** start Information shown **

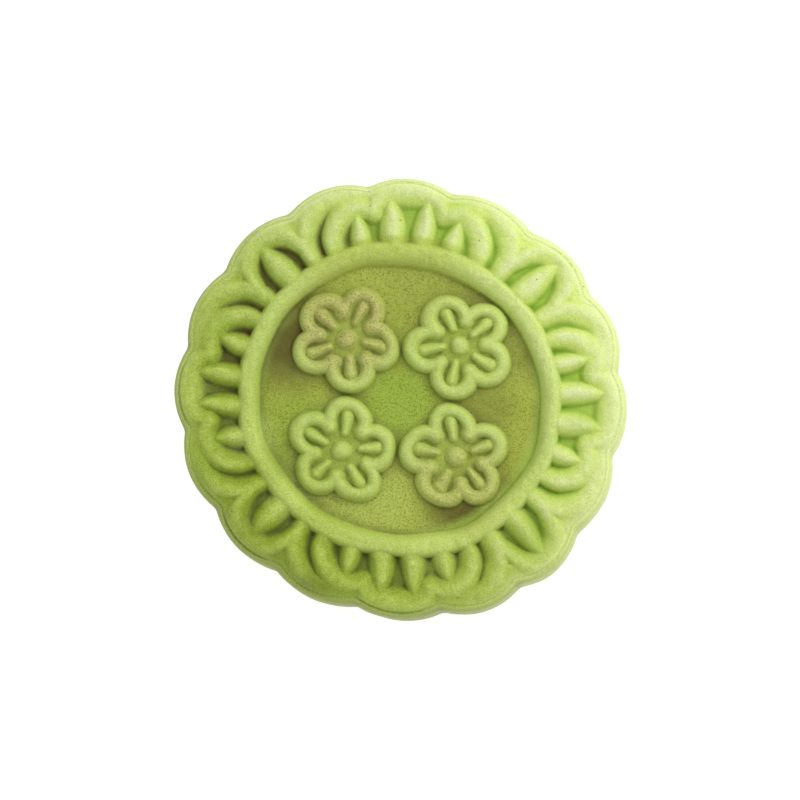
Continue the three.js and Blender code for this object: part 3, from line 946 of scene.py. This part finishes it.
def camera():
    tilt = math.radians(CAMERA_TILT)
    side = math.radians(CAMERA_SIDE)
    sideways = math.sin(tilt)
    back = Vector((sideways * math.cos(side), sideways * math.sin(side), math.cos(tilt)))
    roll = math.radians(CAMERA_ROLL)
    right = Vector((-math.sin(roll), math.cos(roll), 0)).cross(back).normalized()
    up = back.cross(right)
    half = PICTURE_WIDTH / 2
    aim = RING_CENTRE - right * ((RING_IN_PICTURE[0] - half) / PIXELS_PER_MM * MM)
    aim -= up * ((half - RING_IN_PICTURE[1]) / PIXELS_PER_MM * MM)
    data = bpy.data.cameras.new("camera")
    data.sensor_width = SENSOR_WIDTH
    data.lens = PIXELS_PER_MM * SENSOR_WIDTH * CAMERA_DISTANCE / MM / PICTURE_WIDTH
    made = bpy.data.objects.new("camera", data)
    bpy.context.scene.collection.objects.link(made)
    turned = Matrix((right, up, back)).transposed().to_4x4()
    made.matrix_world = Matrix.Translation(aim + back * CAMERA_DISTANCE) @ turned
    bpy.context.scene.camera = made


# Lights, in metres and watts: [place, aim, size, power, tint]
KEY_LIGHT = ((0.22, 0.21, 0.36), (0, 0, 0.03), 0.3, 1.33, (1, 0.99, 0.96))
FILL_LIGHT = ((-0.5, -0.4, 0.9), (0, 0, 0.02), 0.9, 1.0, (1, 1, 1))
SKY = 0.65
HORIZON = (0.12, 0.45)  # the studio is white at its walls and greyer above


def area_light(name, place, aim, size, power, tint):
    data = bpy.data.lights.new(name, "AREA")
    data.shape = "DISK"
    data.size = size
    data.energy = power
    data.color = tint
    made = bpy.data.objects.new(name, data)
    bpy.context.scene.collection.objects.link(made)
    made.location = place
    made.rotation_euler = (Vector(aim) - Vector(place)).to_track_quat("-Z", "Y").to_euler()


def lights():
    area_light("key", *KEY_LIGHT)
    area_light("fill", *FILL_LIGHT)
    world = bpy.data.worlds.new("world")
    world.use_nodes = True
    look = Look(world.node_tree)
    up = look.height_of(look.add("ShaderNodeTexCoord").outputs["Generated"])
    strength = look.rising(up, *HORIZON, 1.0, SKY)
    background = world.node_tree.nodes["Background"]
    background.inputs["Color"].default_value = WHITE
    world.node_tree.links.new(strength, background.inputs["Strength"])
    bpy.context.scene.world = world
    bpy.context.scene.view_settings.view_transform = "Standard"


camera()
cake()
stage()
lights()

** end Information shown **

◆ What you have to do
Say how many lines contain the string "scene", giving nothing but the count.

◆ Exercise result
6